It was late 19th century British prime minister Lord Salisbury who lazily pondered that his foreign policy was to drift casually downstream casting an occasional boathook to the river bank. But when you are in command of a quarter of the world, a fifth of its population and a third of its economic output, you can get anyway with such shoulder-shrugging government. Not now.
Or so you would think. Paris suffers its second terrorist assault within a year. Three hours flight from London, Putin seizes Lebensraum out of Ukraine, ISIS bulldozes a caliphate out of Syria and a biblical exodus drowns in the Mediterranean. Europe’s reaction has been beyond feeble. Powerful states to which the world would once look to provide leadership, shun it. The ‘not our problem guv’ shrug seems now to come from Britain, a country with the military, diplomatic and global clout to make a difference.

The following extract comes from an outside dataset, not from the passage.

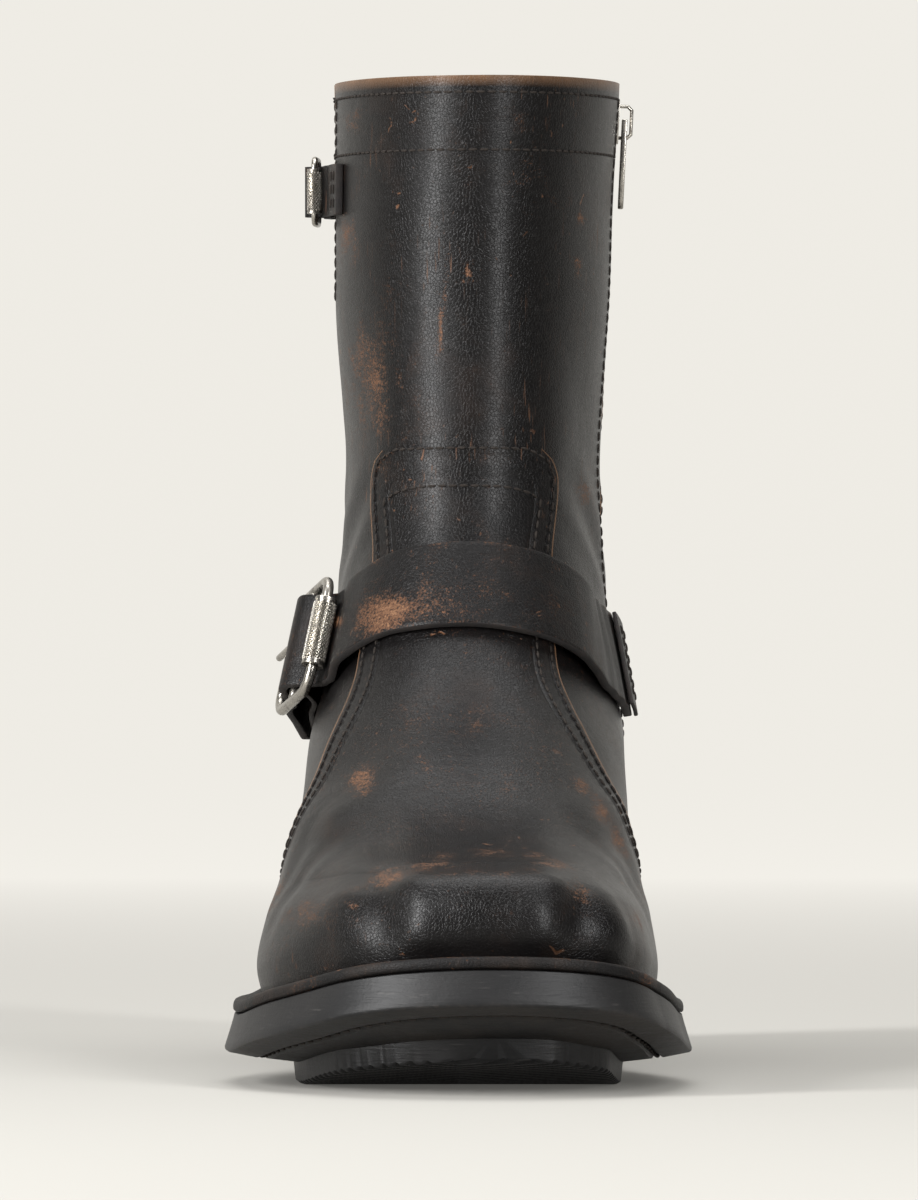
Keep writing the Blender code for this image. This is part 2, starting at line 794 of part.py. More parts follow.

Whilst Cameron increasingly frames the crisis in terms of ‘security’ he fails to enunciate his vision of how the UK should, if at all, step up to the plate. This vacuum gives the media free reign to forget the big picture and frightens the very middle-ground Brits Cameron needs in order to win his referendum into turning their back on a situation that appears insoluble. Worse still, Cameron’s foot-dragging also irks the very allies the UK needs to get the renegotiation prize needed to persuade those switcher voters.
But it is no surprise. Britain is going through what one diplomat kindly called a ‘period of soul searching’ but which others might see as an identity crisis. It is nothing new. In 1962 Dean Acheson, US Secretary of State, famously laid it bare: ‘Britain has lost an Empire and is yet to find a role’. Just 22 years after the ‘finest hour’ this was a bitter pill from our closest ally. But a policy of managed decline followed, ending only (apparently) in the Falklands and the hubristic Blair wars.
Now Britain is asleep. Whitehall’s appetite for Britain to pose as a moral or any kind of leader in this triple whammy crisis has evaporated. Cynics might see the ghost of Neville Chamberlain telling the public not to worry their pretty little heads about far off countries about which we know little.
It needn’t be this way. The sad truth is that people are looking for a Churchill in the room and are finding it empty. Last year a Chatham House survey saw 65% of Brits demanding that Britain steps up to its responsibilities. 62% of them in our British Influence survey wanted Britain to be seen as a leader in Europe. But a coherent foreign policy narrative is absent. Britain’s clout in Europe is nixed by the renegotiation. Our clout in America falls with every defence cut. Selling stuff to the BRICS and the commonwealth is, well, just about selling stuff.
Britain is punching way below its weight. Faced by a continental ring of fire, the beef of other countries is that they don’t get our government’s pussyfooting. This is all the stranger since, on July 14th, an index of “soft power” —the ability to coax and persuade—ranked Britain as the mightiest country on Earth. The sun may have set on the British Empire, but this country finds itself with a tremendous range of institutions and relationships in politics, diplomacy, the military, economics, science and culture, often amassed over generations, which give it a great deal of clout – if only it were used. But dots are not joined, the public are kept in the dark and the clamour is to slam the Dover door shut.
We need to recognize that the referendum represents the first time the British people have been given a choice about the path our country will take in the 21st century. This is a choice between the United Kingdom and Little England, quite literally. A country that has liberated Europe with its blood and helped civilize Europe with its values of democracy, freedom and the rule of law is a critical player in the politics of the world’s richest continent. If we leave, it is more than conceivable that Scotland will then vote to leave Britain, Wales would threaten to leave England and Northern Ireland would face erecting a razor wire fence along the border with the republic for the first time. For certain, we would face a constitutional unravelling that could end up with England alone.
The alternative is for the UK to embrace a new vision of leading in Europe together with our allies. It should seize it.